Opinion

Generative AI is undercutting publishers

In November 2022, OpenAI released ChatGPT, a natural language processing tool that interprets human queries or requests and answers them in real time. Since ChatGPT was released, big tech platforms have raced to release their own AI products and integrations.[1] These software solutions are referred to as Large Language Models (LLMs). To generate natural language responses to user prompts, LLMs must be trained on vast amounts of data, including copyrighted data published online. Those publishing businesses who are used to produce the “training content” that makes generative AI more accurate, lose traffic and will be unable to compete for attractive and targeted advertising revenue.

The training data used on LLMs is collected or “scraped” from the web. This can sometimes include copyrighted material and it is also often done without express permission. For example, when responding to a question about accommodation in Brussels, Microsoft’s AI product used content from various sources, including TripAdvisor, and prominently displayed a map of accommodation in Brussels, similar to that which TripAdvisor displays on its own website.

Litigation around this exact issue has already begun to trickle in, in relation to AI. A California class action has been filed against GitHub, Microsoft and OpenAI[2] for their Copilot product which “outputs text derived from the [complainants’] licensed materials without adhering to the applicable license terms and applicable laws”.[3] Copilot essentially redistributes code that is sourced from open-source repositories, without attribution, and monetises it by keeping it inside a GitHub-controlled paywall.
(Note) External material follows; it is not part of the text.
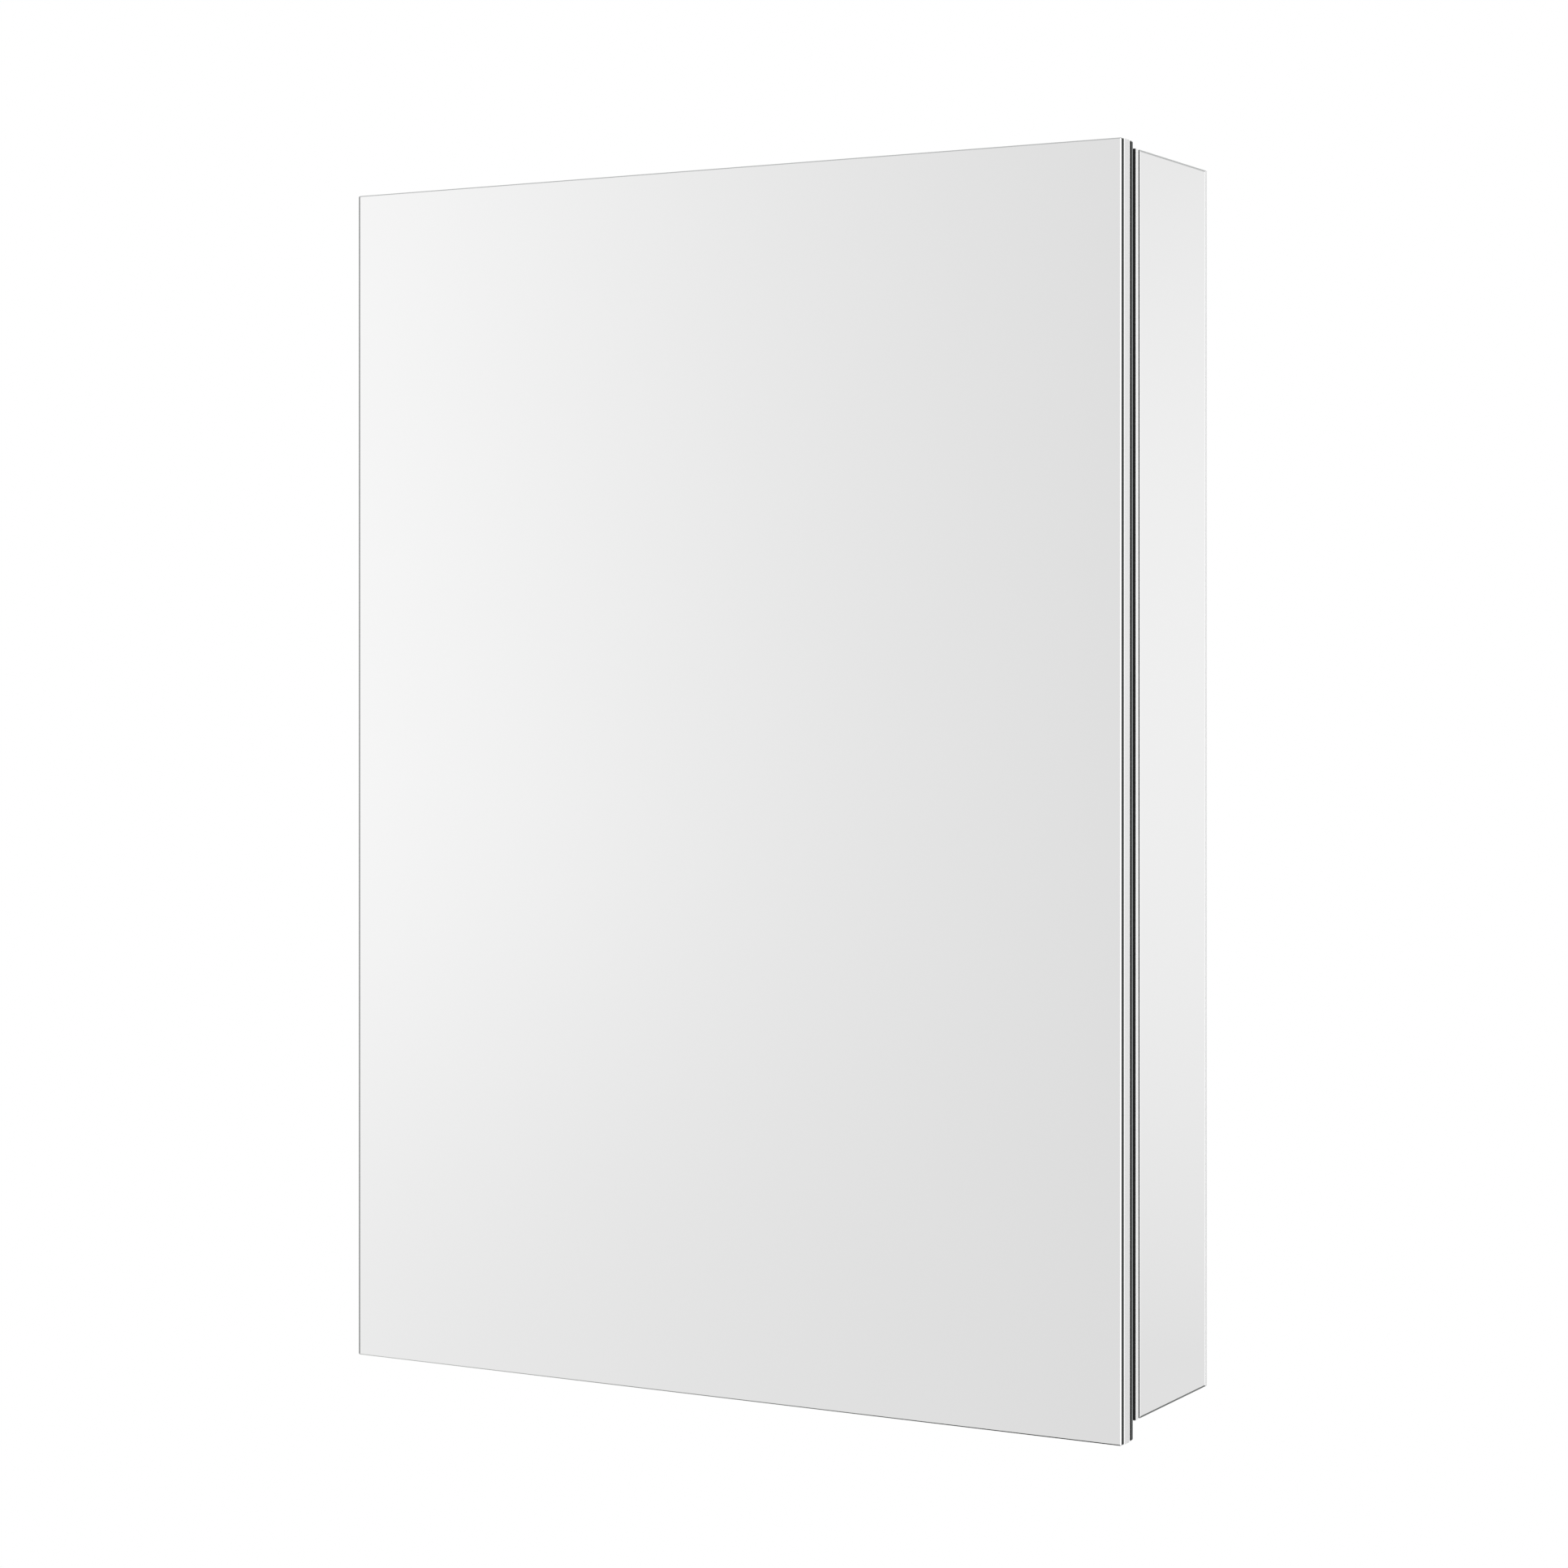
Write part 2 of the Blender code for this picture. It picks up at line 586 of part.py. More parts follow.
def door_back_mirror():
    v0 = FRAME_V1 + GAP
    box("door_back_mirror", (HINGE_JOINT_X + BACK_GLASS_LAP, DOOR_W / 2),
        (at_v(v0), at_v(v0 + BACK_GLASS_T)), (-DOOR_H / 2, DOOR_H / 2), "mirror",
        BACK_GLASS_ARRIS, door_origin())


def strike_plate():
    x1 = WALL_IN - GAP
    box("strike_plate", (x1 - CATCH_T, x1), (at_v(STRIKE_V[0]), at_v(STRIKE_V[1])),
        (-STRIKE_HALF_H, STRIKE_HALF_H), "steel", STRIKE_EDGE, door_origin())


# ----------------------------------------------------------------------------
# Hinges: single pivot, concealed, gooseneck arm reaching into a cup in the stile
# ----------------------------------------------------------------------------
def arm_outline():
    """Side view of the arm in X and Y, from the eye round to the fixing tail."""
    points = []
    cx = PIVOT_U
    cy = PIVOT_V
    half = ARM_T / 2
    start = math.asin(half / EYE_R)
    for i in range(EYE_STEPS + 1):
        ang = start + (2 * math.pi - 2 * start) * i / EYE_STEPS
        points.append((cx + EYE_R * math.cos(ang), cy + EYE_R * math.sin(ang)))
    neck = ((0.0198, cy - half), (0.0210, cy - half + 0.0012), (0.0210, 0.0235),
            (0.0238, 0.0263), (0.0238, 0.0620), (0.0213, 0.0620), (0.0213, 0.0275),
            (0.0185, 0.0247), (0.0185, cy + half + 0.0008), (0.0177, cy + half))
    points.extend(neck)
    return [(at_u(u), at_v(v)) for u, v in points]


def hinge_cup(tag, z):
    """Cup in the hinge stile, with its two screws and the pin."""
    swing = door_origin()
    pin = (at_u(PIVOT_U), at_v(PIVOT_V))
    cup = box("hinge_%s_cup" % tag, (at_u(CUP_U[0]), at_u(CUP_U[1])),
              (at_v(CUP_V[0]), at_v(CUP_V[1])), (z - CUP_HALF_H, z + CUP_HALF_H), "zinc", 0.0,
              swing)
    front = (at_v(0.0), at_v(EAR_V0))
    for sz in (1, -1):
        zs = sorted((z + sz * CUP_BODY_HALF_H, z + sz * (CUP_HALF_H + OVERCUT)))
        cut_box(cup, (at_u(0.0), at_u(CUP_U[1] + OVERCUT)), front, zs)
    cut_box(cup, (at_u(CUP_WELL_U[0]), at_u(CUP_WELL_U[1])),
            (at_v(CUP_WELL_V0), at_v(CUP_V[1]) + OVERCUT),
            (z - CUP_WELL_HALF_H, z + CUP_WELL_HALF_H))
    cut_hole(cup, PIN_HOLE_R, 2, 1, (*pin, z - THROUGH / 2), THROUGH)
    base = EAR_V0 - LEAD
    sink = ((0.0, 0.0), (SCREW_HOLE_R, 0.0), (SCREW_HOLE_R, EAR_SINK_V[0] - base),
            (HEAD_R, EAR_SINK_V[1] - base), (HEAD_R, OVERCUT), (0.0, OVERCUT))
    neck, top = (v - EAR_SCREW_V0 for v in EAR_HEAD_V)
    screw = ((0.0, 0.0), (SCREW_R, SCREW_TIP), (SCREW_R, neck), (HEAD_R - HEAD_EDGE, top),
             (0.0, top))
    for i, dz in enumerate((EAR_SCREW_DZ, -EAR_SCREW_DZ)):
        cut(cup, lathe_mesh(sink, 1, 1, (at_u(EAR_SCREW_U), at_v(base), z + dz)))
        lathe("hinge_%s_cup_screw_%d" % (tag, i + 1), screw, 1, 1,
              (at_u(EAR_SCREW_U), at_v(EAR_SCREW_V0), z + dz), "steel", swing)
    rod = ((0.0, 0.0), (PIN_R, 0.0), (PIN_R, 2 * PIN_HALF_L), (0.0, 2 * PIN_HALF_L))
    lathe("hinge_%s_pin" % tag, rod, 2, 1, (*pin, z - PIN_HALF_L), "steel", swing)


def hinge_arm(tag, z):
    """Arm with the eye on the pin, clamped on the mounting plate by one screw."""
    arm = prism("hinge_%s_arm" % tag, arm_outline(), 2, z - ARM_HALF_H, z + ARM_HALF_H,
                "steel", True)
    cut_hole(arm, PIN_HOLE_R, 2, 1, (at_u(PIVOT_U), at_v(PIVOT_V), z - THROUGH / 2), THROUGH)
    cut_hole(arm, SCREW_HOLE_R, 0, -1,
             (at_u(CLAMP_HEAD_U + LEAD), at_v(CLAMP_SCREW_V), z), OVERCUT)
    profile = ((0.0, 0.0), (CLAMP_HEAD_R - HEAD_EDGE, 0.0), (CLAMP_HEAD_R, HEAD_EDGE),
               (CLAMP_HEAD_R, CLAMP_HEAD_T), (SCREW_R, CLAMP_HEAD_T), (SCREW_R, CLAMP_SCREW_L),
               (0.0, CLAMP_SCREW_L))
    lathe("hinge_%s_clamp_screw" % tag, profile, 0, -1,
          (at_u(CLAMP_HEAD_U), at_v(CLAMP_SCREW_V), z), "steel")


def hinge_plate(tag, z):
    """Mounting plate on the side wall, with its two screws."""
    plate = box("hinge_%s_plate" % tag, (at_u(PLATE_U[0]), at_u(PLATE_U[1])),
                (at_v(PLATE_V[0]), at_v(PLATE_V[1])), (z - PLATE_HALF_H, z + PLATE_HALF_H),
                "zinc", PLATE_EDGE)
    start_x = at_u(PLATE_HEAD_U)
    cut_hole(plate, SCREW_HOLE_R, 0, -1, (start_x, at_v(CLAMP_SCREW_V), z), OVERCUT)
    profile = ((0.0, 0.0), (HEAD_R - HEAD_EDGE, 0.0), (HEAD_R, HEAD_EDGE),
               (HEAD_R, PLATE_HEAD_T), (SCREW_R, PLATE_HEAD_T), (SCREW_R, PLATE_SCREW_L),
               (0.0, PLATE_SCREW_L + SCREW_TIP))
    for i, dz in enumerate((PLATE_SCREW_DZ, -PLATE_SCREW_DZ)):
        cut_hole(plate, SCREW_HOLE_R, 0, -1, (start_x, at_v(PLATE_SCREW_V), z + dz), OVERCUT)
        lathe("hinge_%s_plate_screw_%d" % (tag, i + 1), profile, 0, -1,
              (start_x, at_v(PLATE_SCREW_V), z + dz), "steel")


def main():
    clear_scene()
    for side in ("left", "right"):
        side_wall(side)
        side_mirror(side)
    deck("top_panel", BODY_TOP - DECK_T, BODY_TOP, 1)
    deck("bottom_panel", BODY_BOTTOM, BODY_BOTTOM + DECK_T, -1)
    assembly_screws()
    back_panel()
    inner_mirror()
    wall_fixings()
    dust_seal()
    shelves()
    magnet_catch()
    door_front_mirror()
    door_frame()
    door_keys()
    door_core()
    door_back_mirror()
    strike_plate()
    for tag, z in (("upper", HINGE_Z[0]), ("lower", HINGE_Z[1])):
        hinge_cup(tag, z)
        hinge_arm(tag, z)
        hinge_plate(tag, z)


main()
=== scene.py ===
"""Looks of the mirror cabinet: finishes, studio light and camera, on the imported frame.

The frame is in metres, +Z up, with the wall at Y = 0 and the door's front towards -Y.
"""

import functools
import json
import math

import bmesh
import bpy
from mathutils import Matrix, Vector


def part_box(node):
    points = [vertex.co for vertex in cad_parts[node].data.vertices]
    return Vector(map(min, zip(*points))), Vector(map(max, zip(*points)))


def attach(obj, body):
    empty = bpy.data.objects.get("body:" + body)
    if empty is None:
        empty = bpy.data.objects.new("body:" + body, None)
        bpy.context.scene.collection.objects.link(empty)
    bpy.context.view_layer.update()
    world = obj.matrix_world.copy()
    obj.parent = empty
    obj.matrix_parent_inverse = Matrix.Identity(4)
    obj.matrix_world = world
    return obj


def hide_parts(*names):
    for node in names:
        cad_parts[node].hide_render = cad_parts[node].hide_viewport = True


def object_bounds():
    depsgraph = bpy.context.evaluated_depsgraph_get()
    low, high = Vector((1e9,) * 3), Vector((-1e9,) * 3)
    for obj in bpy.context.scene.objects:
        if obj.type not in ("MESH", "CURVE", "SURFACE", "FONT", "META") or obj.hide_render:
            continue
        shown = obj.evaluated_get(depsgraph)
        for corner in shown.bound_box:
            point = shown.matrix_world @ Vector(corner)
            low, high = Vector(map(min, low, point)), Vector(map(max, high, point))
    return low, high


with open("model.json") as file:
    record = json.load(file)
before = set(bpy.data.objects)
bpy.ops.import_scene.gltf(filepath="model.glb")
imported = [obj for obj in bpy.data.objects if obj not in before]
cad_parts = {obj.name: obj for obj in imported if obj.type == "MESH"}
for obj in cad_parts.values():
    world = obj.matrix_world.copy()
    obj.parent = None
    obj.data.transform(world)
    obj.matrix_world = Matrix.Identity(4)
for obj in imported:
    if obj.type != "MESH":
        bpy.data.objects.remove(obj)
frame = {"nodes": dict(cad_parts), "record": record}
cad_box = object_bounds()

BODY_OF = {n: b for b, nodes in frame["record"]["behaviour"]["bodies"].items() for n in nodes}

# ----------------------------------------------------------------------------
# Sizes, in metres
# ----------------------------------------------------------------------------
TINY = 0.00001            # tolerance for picking vertices
BISECT_TOL = 1e-7         # tolerance of a cut through a mesh
WELD = 0.000005           # merge distance for the frame's meshes
METAL_EDGE = 0.00025      # edge break of the metal pieces
REAR_LIP = 0.0020         # reach of the side walls' rear lips, from the wall
CLOSE_UP = 0.00025        # how far a bonded piece fills the assembly gap beside it

# Mirrors. A chamfer is (width across the face, depth along the edge).
FRONT_ARRIS = (0.0006, 0.0006)     # round the front mirror of the door
LEFT_ARRIS = (0.0010, 0.0005)      # along its left edge
SIDE_ARRIS = (0.00025, 0.00025)    # at the front of a side mirror
SIDE_FLANK = (0.0009, 0.00022)     # shallow, at its top and bottom
SIDE_REAR = (0.0015, 0.00022)      # shallow, at its rear
THIN_ARRIS = (0.0003, 0.0003)      # round the back mirror of the door
REAR_ARRIS = 0.0003       # smaller chamfer at the painted side
ROUNDING = (2.4, 0.42)    # slopes of the two narrow facets beside a chamfer, as shares of its own
ROUNDING_CUT = 0.06       # how deep they cut, as a share of the chamfer's depth
CORNER_CUT = 0.0007       # safety cut at the corners of the door's mirrors
DARK_BAND = 0.0018             # depth of the near-black band along the rear of the back mirror's edges
STILE_FLANK = (0.0009, 0.00012)    # shallow bright chamfers along the outer face of a stile

# Dust seal
SEAL_W = 0.0040
SEAL_CLEAR = 0.00025      # between its lip and the door
SEAL_FOOT = ((0.0, 0.0), (0.0, 0.0012), (0.0007, 0.0016))   # (inset, height) of its flat foot
SEAL_STEPS = 8            # facets of its round lip

# Shelf studs, as (share of the radius, distance from the tip) or (inset, distance)
STUD_TIP = ((0.0, 0.0), (0.5, 0.0001), (0.8, 0.0005), (0.95, 0.0010), (1.0, 0.0017))
STUD_SLEEVE = (0.0028, 0.0060)     # soft sleeve in a groove, from the tip
STUD_GROOVE = ((0.0, 0.0), (0.0005, 0.0001), (0.0005, 0.0003), (0.0001, 0.0006))
STUD_LIP = 0.0003         # metal that shows in the groove beside the sleeve
STUD_EDGE = 0.0003
STUD_TAIL_L = 0.0018      # thin tail in the wall
STUD_TAIL_R = 0.0025
STUD_TAIL_EDGE = 0.0004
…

Though the complaint was only filed late last year, the implications of this case will be far-reaching for AI. 

Getty Images has also initiated legal proceedings against Stability AI in the United Kingdom, relating to Stability AI’s alleged copying of millions of its images, according to a recent press release,[4] with a similar suit brought by artists in California.[5] Getty Images was also one of the successful claimants against Google in the original EU Search and Shopping case.

While litigation on these issues remains nascent, it is clear that some solution must be reached, else publishers will be disincentivised from producing content, if they can no longer effectively monetise it. 


[1] Google has since released a rival to ChatGPT called ‘Bard’Microsoft is integrating Bing AI into the Bing Mobile app and SkypeMeta has introduced LLaMA.

[2] GitHub Copilot litigation · Joseph Saveri Law Firm & Matthew Butterick.

[3] Microsoft Word – 2022-11-02 Copilot Complaint (near final) (githubcopilotlitigation.com) at 3. 

[4] Getty Images Statement – Getty Images.

[5] Anderson v. Stability AI Ltd, U.S. District Court for the Norther District of California, No. 3.23 -cv-00201.